- Education: Hebrew University of Jerusalem
- Awards: IJCAI Computers and Thought Award (2015); Guggenheim Fellowship (2018); Social Choice and Welfare Prize (2020); Kalai Prize (2024);
- Scientific career
- Fields: Computer science
- Workplaces: Carnegie Mellon University; Harvard University;
- Thesis: Computational Voting Theory: Of the Agents, By the Agents, For the Agents (2008)
- Doctoral advisor: Jeffrey S. Rosenschein
- Website: procaccia.info

= Ariel D. Procaccia =

Computer scientist

Ariel D. Procaccia (אריאל פרוקצ'ה) is an Israeli-American computer scientist. He is Alfred and Rebecca Lin Professor of Computer Science at Harvard University. He was previously an associate professor of computer science at Carnegie Mellon University. He is known for his research in artificial intelligence (AI) and theoretical computer science, especially for his work on computational aspects of game theory, social choice, and fair division. He is the founder of Spliddit, a fair division website.

== Biography ==
Procaccia received his Ph.D., summa cum laude, in computer science from the Hebrew University of Jerusalem in 2009. His doctoral dissertation won the IFAAMAS Victor Lesser Distinguished Dissertation Award for the best dissertation in the area of autonomous agents and multi-agent systems.
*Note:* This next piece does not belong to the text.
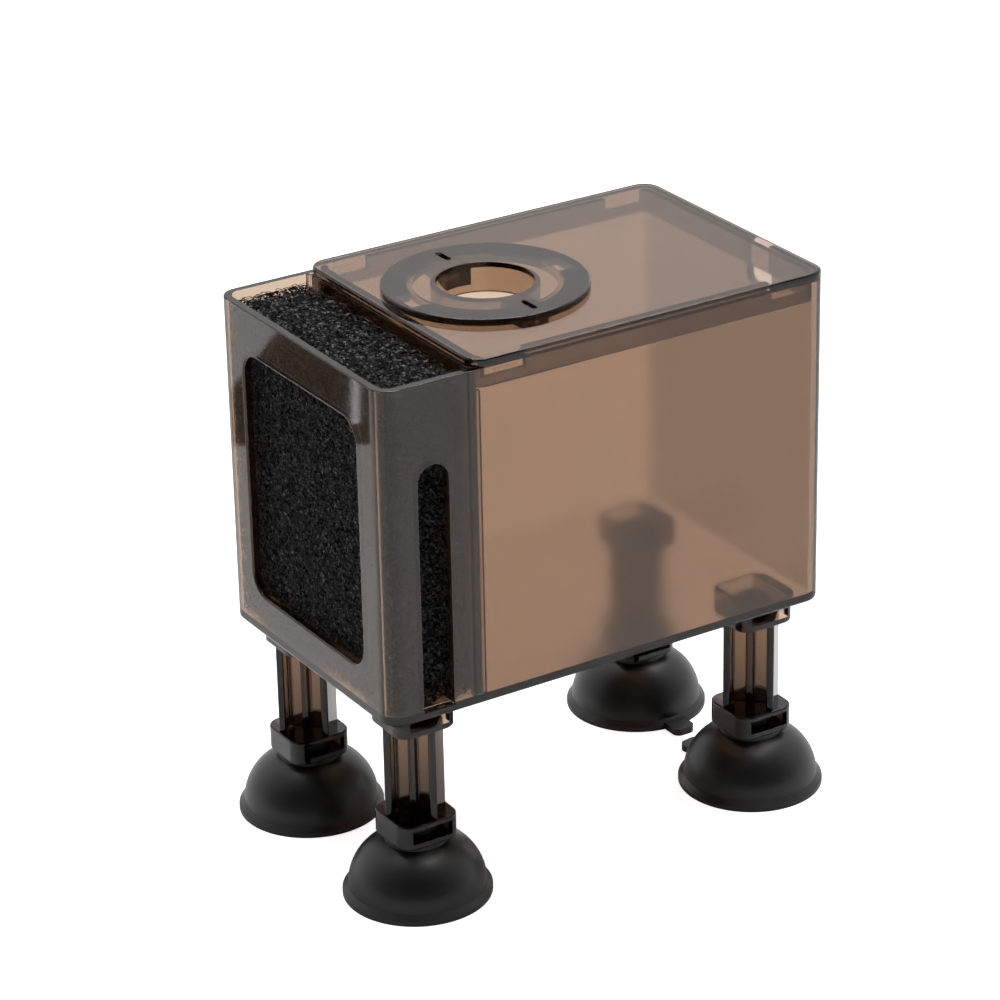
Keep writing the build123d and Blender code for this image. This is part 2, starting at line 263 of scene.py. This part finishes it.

Subsequently, he was a postdoctoral researcher at Microsoft and Harvard University, where he was partially supported by a Rothschild Fellowship from Yad Hanadiv. In 2011, he joined the Computer Science Department at Carnegie Mellon University as a faculty member. In spring 2020 he was on sabbatical at Carnegie Mellon University, where he was a faculty member until 2019. In 2020, he moved to Harvard as a Gordon McKay Professor of Computer Science.

== Research and awards ==
In 2015, Procaccia won the IJCAI Computers and Thought Award, given every two years since 1971 to an outstanding AI researcher under the age of 35, for "his contributions to the fields of computational social choice and computational economics, and for efforts to make advanced fair division techniques more widely accessible". He is a recipient of a 2015 Sloan Research Fellowship, a 2018 Guggenheim Fellowship, the 2020 Social Choice and Welfare Prize, the 2024 Kalai Prize, and the 2024 ACM SIGecom Mid-Career Award. He was elected an AAAI Fellow in 2024 and an ACM Fellow in 2026.

== Misc ==
Procaccia is an emeritus blogger on the popular algorithmic game theory blog "Turing's Invisible Hand."